The Haunting (Jerry Goldsmith)

In 1999, director Jan de Bont brought to life the second cinematic adaptation of Shirley Jackson's novel, "The Haunting of Hill House". Lacking the intelligence and and rich psychological drama and dread that made the novel, and Robert Wise's previous take, so compelling, the film was largely reviled by critics, thought the splendid production design and all-star cast was enough to elevate it to a modest success. The film was aided by a haunting score by composer Jerry Goldsmith, the last horror score of his career, though he was certainly no stranger to the genre. Goldsmith here provides an eerie theme for the cursed house, a lovely melody for our protagonist, Eleanor, some thundering terror and action, and even a wicked calliope waltz to haunt your nightmares.

The score has been released twice now by Varèse Sarabande, a shorter album for the film's release, and a significant expansion in 2017. Both feature the same poster design of the ghostly manor silhouette against black. A fantastic, moody image, but of course, I wanted to provide some alternates, for those that wanted something a little less minimal. I ended up creating a total of five covers, including three that are essentially original designs, not based on official posters, but imagery from within the film. 

Cover 1 was a bit of a journey to create. So this is the portrait of Hugh Crain, the original owner, who cursed Hill House. The original painting seen hanging on the set was painted by Gunnar Ahmer, though there is no good copy of it available digitally. I found a user on Etsy who had basically painted over a still image from the film, in an effort to recreate that image in higher quality. Unfortunately, the image was still a bit soft, and worst of all, it still retained that warped perspective (presumably seem by a character's POV angle in film). So first I set about trying to correct the angle of the image, rotating it a few degrees and then morphing the shape perspective till it seemed properly lined up. I then took that image and ran it through an online image enhancer application. I've used this app before, to somewhat mixed results, but here the results were just breathtaking! It added so much detail and sharpness that the image almost felt brand new. For this image (and a few more below), I also ended up recreating the film's logo, using a similar effect, though I wasn't able to replicate that gritty grain texture exactly. 
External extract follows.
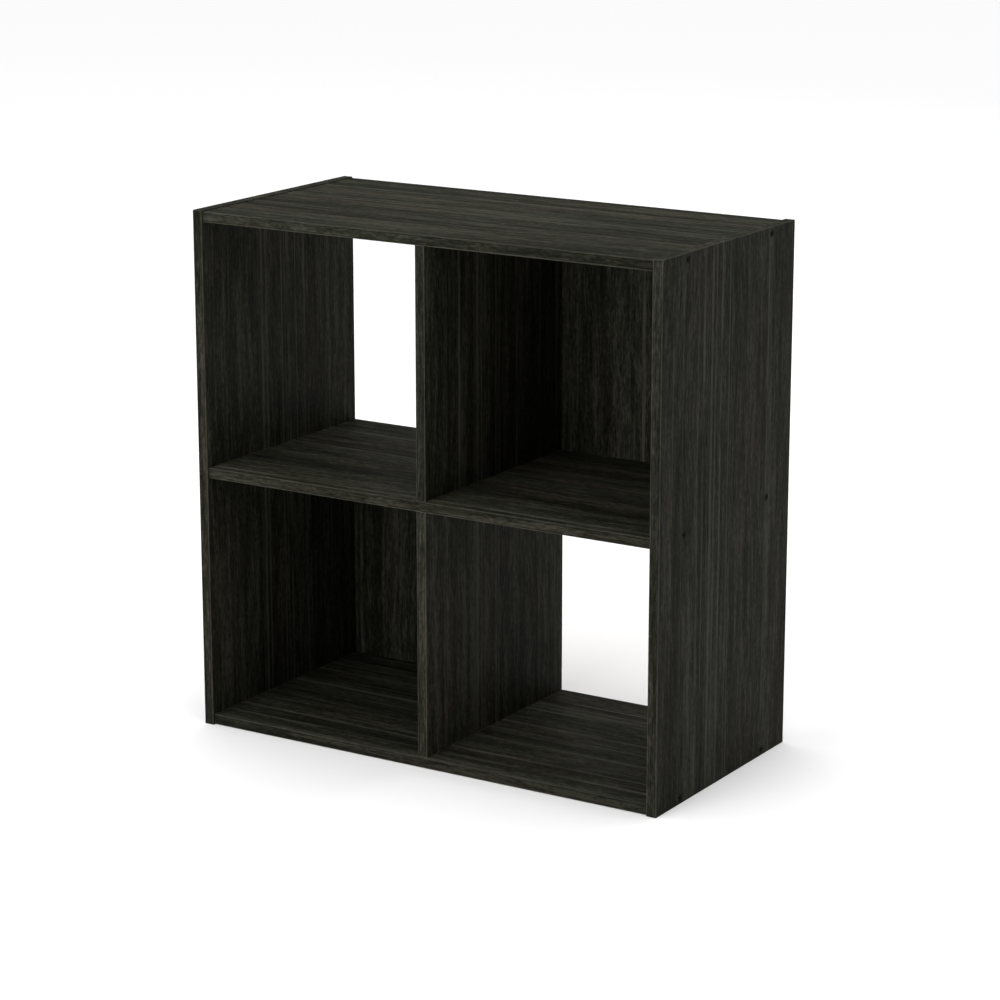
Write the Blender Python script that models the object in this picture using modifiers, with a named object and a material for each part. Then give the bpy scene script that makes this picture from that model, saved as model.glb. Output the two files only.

The second cover uses a poster created later, probably for the film's hi-def video release. Frankly, the image is a little bit goofy, with the lime green hue, and clearly a pretty photoshopped image that feels a little unnatural. Ideally, I would have used whatever original production stills of Neeson and Zeta-Jones that were used for this poster, to try to restore some more detail and skin tones, but I couldn't find them, unfortunately. So I kept the poster as is, though I shrunk the top gothic ceiling down a little bit. The real challenge was figuring how to design the text into the image. I wasted hours going back and forth between different colors, placement, etc., and was never entirely satisfied. I had an alternate version that kept all the text at the bottom, and popped a bit more using yellow/white text. In the end, they were probably both about equally problematic, but functional, and I chose this one.

Cover 3 is an original concoction of sorts. I took a still image of Hill House from the film, then added a stormier sky, and then decided to add a portion of the Hugh Crain image from above. I liked the idea of Crain literally looking down over his ancestral home. Originally I was wanted a version in color, but in the end I found that a desaturated, sepia look helped make the disparate elements more cohesive. It might be a tad silly and overly-gothic, but so is the film.

The fourth cover uses the central poster of the film, with the same spectral silhouette of the house used on the official albums, but here with the three leads of the film above, in classic floating heads style. I had to stack and superimpose several images to get this in as hi-rez as I could, and then added an extra  layer from an old VHS cover that maintained the actors' more natural flesh tones, to try to reintroduce a bit of warmth to their green faces. Though I am a fan generally of Varèse's iconic "The Deluxe Edition" banner that they use at the top of all their special releases, in this case, I opted to create an alternate text version that was less obtrusive (and a credit style I'll have to use again in the future). 

Finally, Cover 5 again uses the Crain painting, though here I zoomed in, and also tweaked the background canvas color to match the greener hues of the other official posters, while still trying to maintain a somewhat lifelike skin tone. In the end, to fill in the negative spaces, I decided to add on a Victorian style frame, which hopefully isn't too intrusive. In the end, I'd say I gave good ol' Hugh a nice run in the sun, and am happy to offer an image that doesn't quite exist elsewhere on the internet. 

Hope you enjoy the collection, and let me know what your favorite of the bunch is, or which you think best captures the tone of the film.